▸ **SUPPLIED RECORDS**:
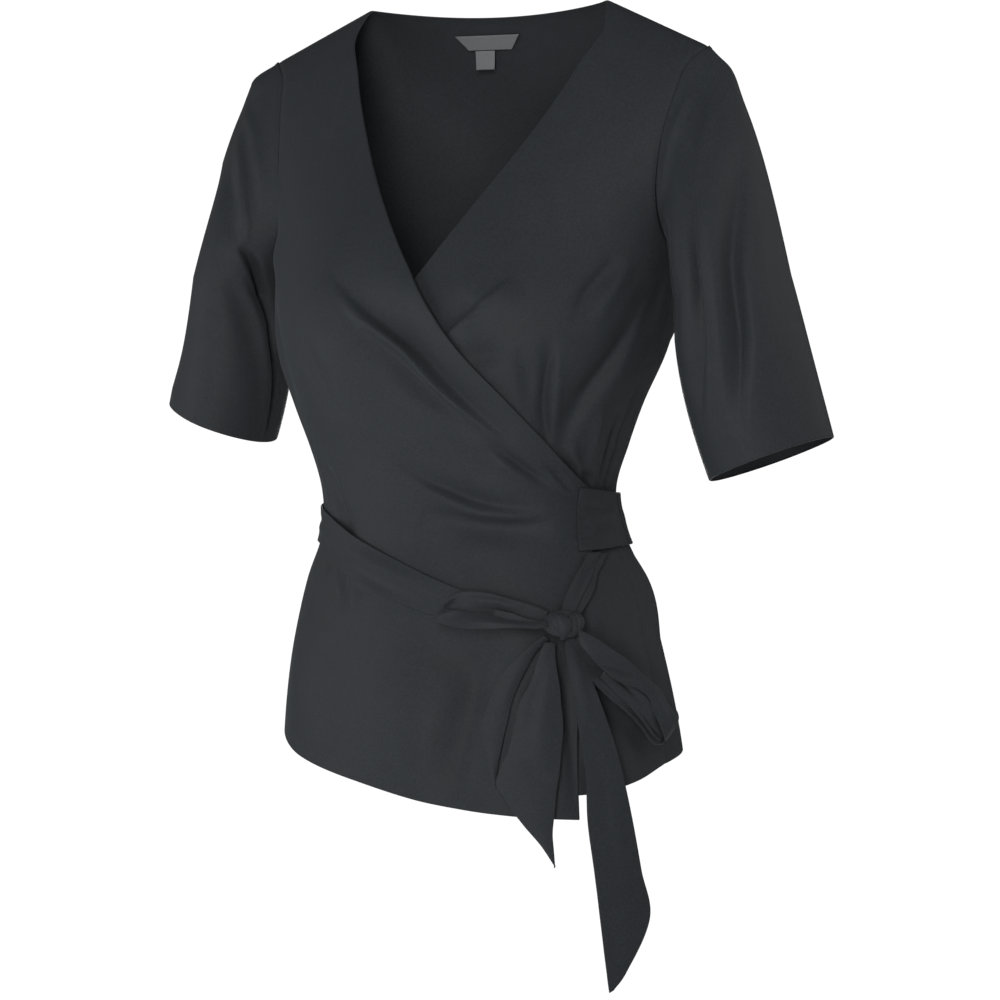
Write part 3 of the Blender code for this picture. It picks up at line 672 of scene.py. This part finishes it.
def sleeve(name):
    # the cap is a cubic from the armhole to the first ring, which leaves at the cap's slope and arrives
    # down the arm, and rings follow; its creases are measured round an arm of one radius
    size, shape = sleeves[name], sleeveShape
    start = armholeRing(size["side"]) + np.array([shape["seam"], 0, 0])
    turn = np.linspace(0, 2 * np.pi, len(start), endpoint=False)[:, None]
    first = sleeveRing(size, turn, 1.0)
    reach = np.linalg.norm(first - start, axis=1, keepdims=True)
    under = slopeDown(shape["underarmSlope"])
    leave = under + (slopeDown(size["cap"]) - under) * (1 + np.cos(turn)) / 2
    leave = leave / np.linalg.norm(leave, axis=1, keepdims=True) * reach * size["keep"][0]
    arrive = slopeDown(90 - size["lean"]) * reach * size["keep"][1]
    u = np.linspace(0, 1, shape["capRows"])[:, None, None]
    cap = (start * (1 + 2 * u) * (1 - u) ** 2 + first * (3 - 2 * u) * u**2
           + leave * u * (1 - u) ** 2 - arrive * (1 - u) * u**2)
    lefts = 1 - finerEnds(shape["armRows"], size["length"], first=False)[1:]
    points = np.concatenate([cap, np.array([sleeveRing(size, turn, left) for left in lefts])])
    turn = turn[:, 0]
    roundArm = np.where(turn > np.pi, turn - 2 * np.pi, turn) * shape["arm"]
    here = np.stack([roundArm + 0 * points[..., 2], -points[..., 2]], -1)
    height = creaseHeight(size["creases"], here, np.array([math.radians(1) * shape["arm"], 0.001]))
    rowShare = np.linspace(0, 1, len(points))[:, None]
    height *= ramp(rowShare, 0, shape["fadeIn"])
    height *= 1 - (1 - shape["leftAtHem"]) * ramp(rowShare, shape["fadeOut"], 1)
    waves = np.sin(3 * turn + 9 * rowShare) + np.sin(5 * turn - 7 * rowShare)
    height += shape["wave"] * waves * ramp(rowShare, shape["waveStart"], shape["waveFull"])
    height -= shape["groove"] * bell(rowShare / shape["grooveShare"])
    fromHem = np.concatenate([np.ones(shape["capRows"]), lefts])[:, None] * size["length"]
    height += edgeRoll(fromHem)
    points = points + outwardNormals(points) * height[..., None]
    points = points[:, ::-1] if size["side"] > 0 else points * np.array([-1.0, 1, 1])
    piece = clothMesh(name, [points], crepe, shellWall["panel"], tube=True)
    stand(piece, size["node"], "crepe", size["flat"], "draped", area=size["area"])


for sleeveName in sleeves:
    sleeve(sleeveName)
print("sleeves made")


# Ties: each leaf of a ribbon lies between two edges, every row the degrees round, millimetres down and
# millimetres out of one edge and then of the other. It has creases of its own, measured on the form as
# the panels' are, and a crown, which is how far its middle stands out in metres

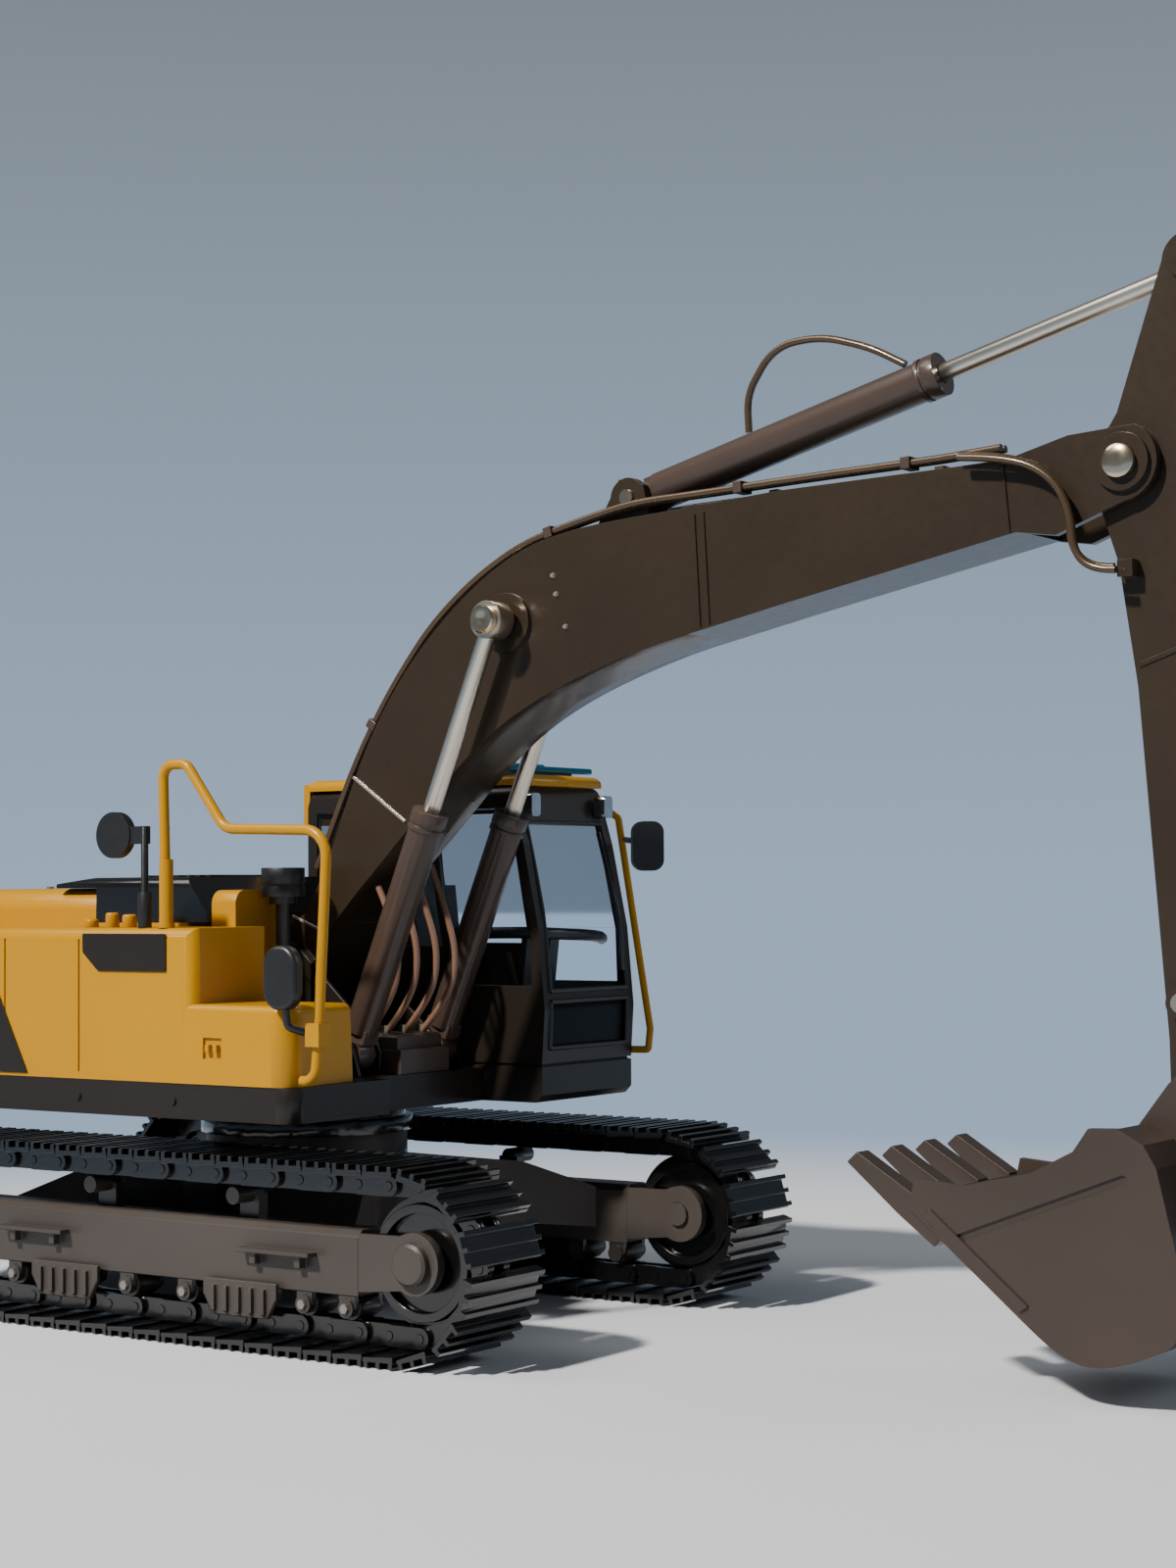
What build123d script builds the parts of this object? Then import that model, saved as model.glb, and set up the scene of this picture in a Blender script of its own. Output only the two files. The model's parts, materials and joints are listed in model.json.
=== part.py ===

▸ **EXERCISE GOAL**: Repeat the records above exactly.

▸ **RESULT OF THIS TASK**:
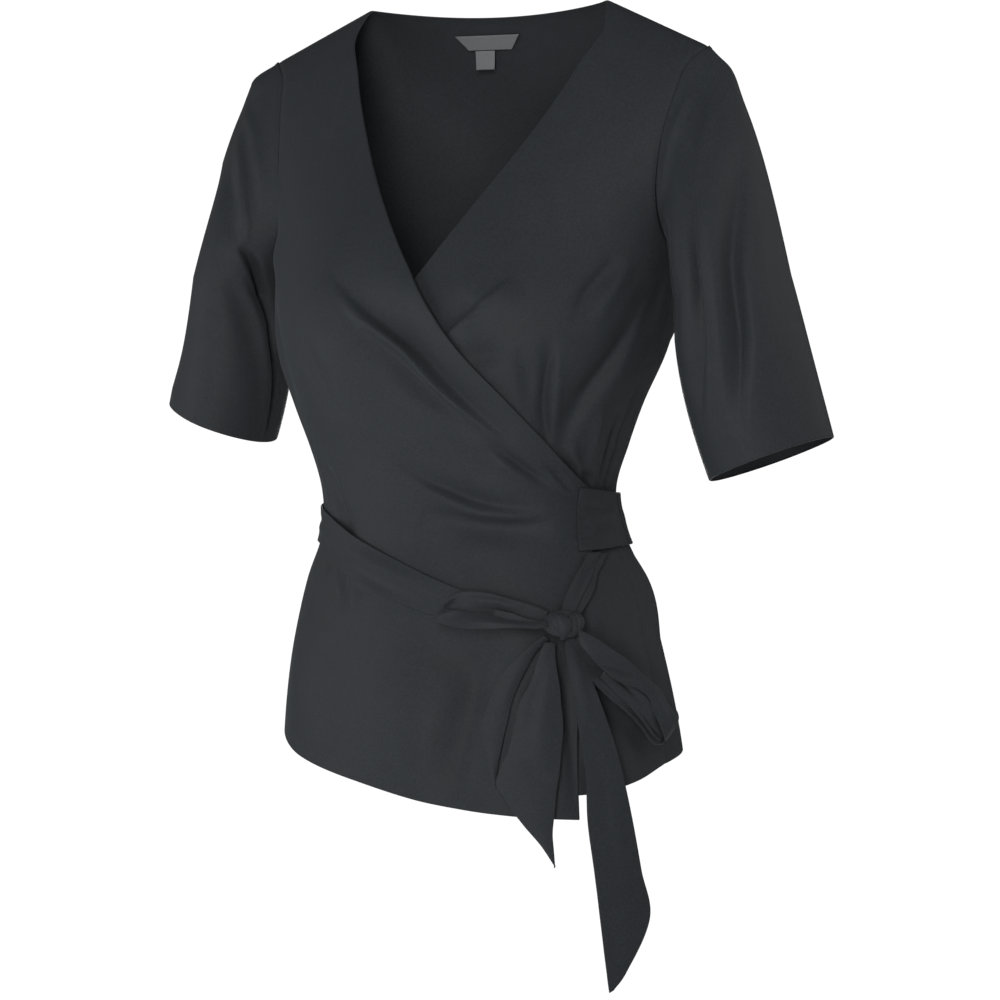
Write part 3 of the Blender code for this picture. It picks up at line 672 of scene.py. This part finishes it.
def sleeve(name):
    # the cap is a cubic from the armhole to the first ring, which leaves at the cap's slope and arrives
    # down the arm, and rings follow; its creases are measured round an arm of one radius
    size, shape = sleeves[name], sleeveShape
    start = armholeRing(size["side"]) + np.array([shape["seam"], 0, 0])
    turn = np.linspace(0, 2 * np.pi, len(start), endpoint=False)[:, None]
    first = sleeveRing(size, turn, 1.0)
    reach = np.linalg.norm(first - start, axis=1, keepdims=True)
    under = slopeDown(shape["underarmSlope"])
    leave = under + (slopeDown(size["cap"]) - under) * (1 + np.cos(turn)) / 2
    leave = leave / np.linalg.norm(leave, axis=1, keepdims=True) * reach * size["keep"][0]
    arrive = slopeDown(90 - size["lean"]) * reach * size["keep"][1]
    u = np.linspace(0, 1, shape["capRows"])[:, None, None]
    cap = (start * (1 + 2 * u) * (1 - u) ** 2 + first * (3 - 2 * u) * u**2
           + leave * u * (1 - u) ** 2 - arrive * (1 - u) * u**2)
    lefts = 1 - finerEnds(shape["armRows"], size["length"], first=False)[1:]
    points = np.concatenate([cap, np.array([sleeveRing(size, turn, left) for left in lefts])])
    turn = turn[:, 0]
    roundArm = np.where(turn > np.pi, turn - 2 * np.pi, turn) * shape["arm"]
    here = np.stack([roundArm + 0 * points[..., 2], -points[..., 2]], -1)
    height = creaseHeight(size["creases"], here, np.array([math.radians(1) * shape["arm"], 0.001]))
    rowShare = np.linspace(0, 1, len(points))[:, None]
    height *= ramp(rowShare, 0, shape["fadeIn"])
    height *= 1 - (1 - shape["leftAtHem"]) * ramp(rowShare, shape["fadeOut"], 1)
    waves = np.sin(3 * turn + 9 * rowShare) + np.sin(5 * turn - 7 * rowShare)
    height += shape["wave"] * waves * ramp(rowShare, shape["waveStart"], shape["waveFull"])
    height -= shape["groove"] * bell(rowShare / shape["grooveShare"])
    fromHem = np.concatenate([np.ones(shape["capRows"]), lefts])[:, None] * size["length"]
    height += edgeRoll(fromHem)
    points = points + outwardNormals(points) * height[..., None]
    points = points[:, ::-1] if size["side"] > 0 else points * np.array([-1.0, 1, 1])
    piece = clothMesh(name, [points], crepe, shellWall["panel"], tube=True)
    stand(piece, size["node"], "crepe", size["flat"], "draped", area=size["area"])


for sleeveName in sleeves:
    sleeve(sleeveName)
print("sleeves made")


# Ties: each leaf of a ribbon lies between two edges, every row the degrees round, millimetres down and
# millimetres out of one edge and then of the other. It has creases of its own, measured on the form as
# the panels' are, and a crown, which is how far its middle stands out in metres

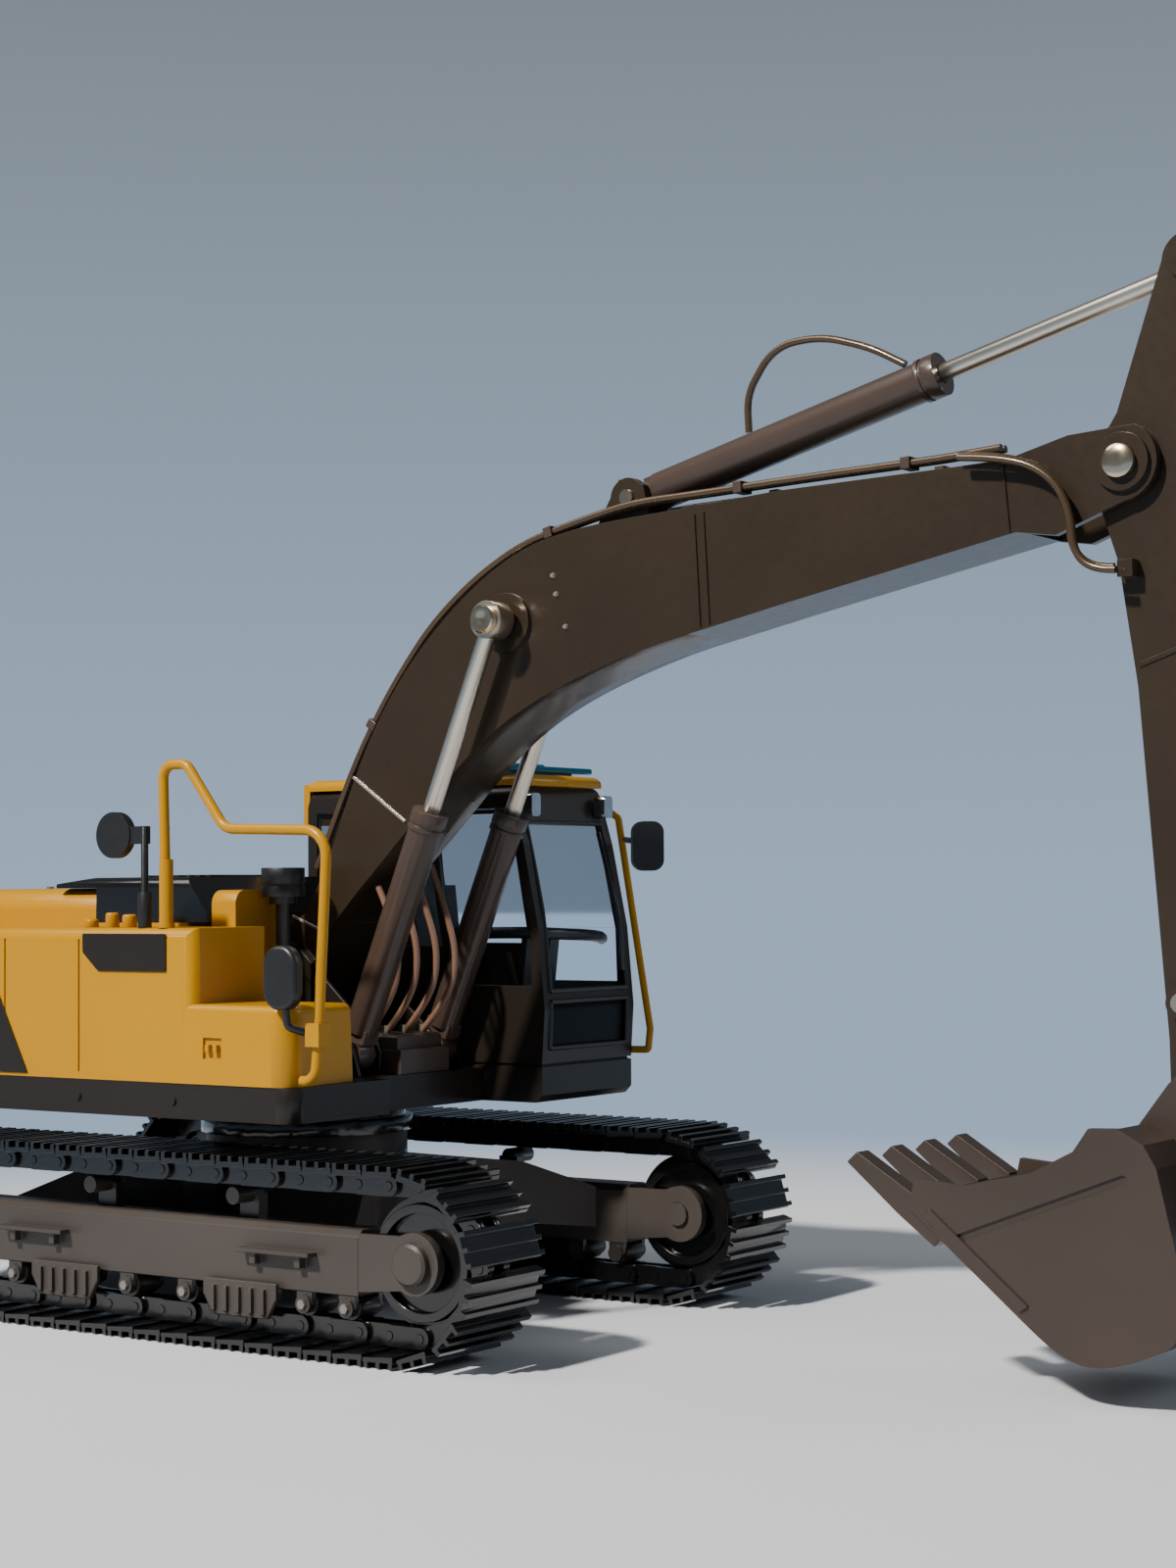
What build123d script builds the parts of this object? Then import that model, saved as model.glb, and set up the scene of this picture in a Blender script of its own. Output only the two files. The model's parts, materials and joints are listed in model.json.
=== part.py ===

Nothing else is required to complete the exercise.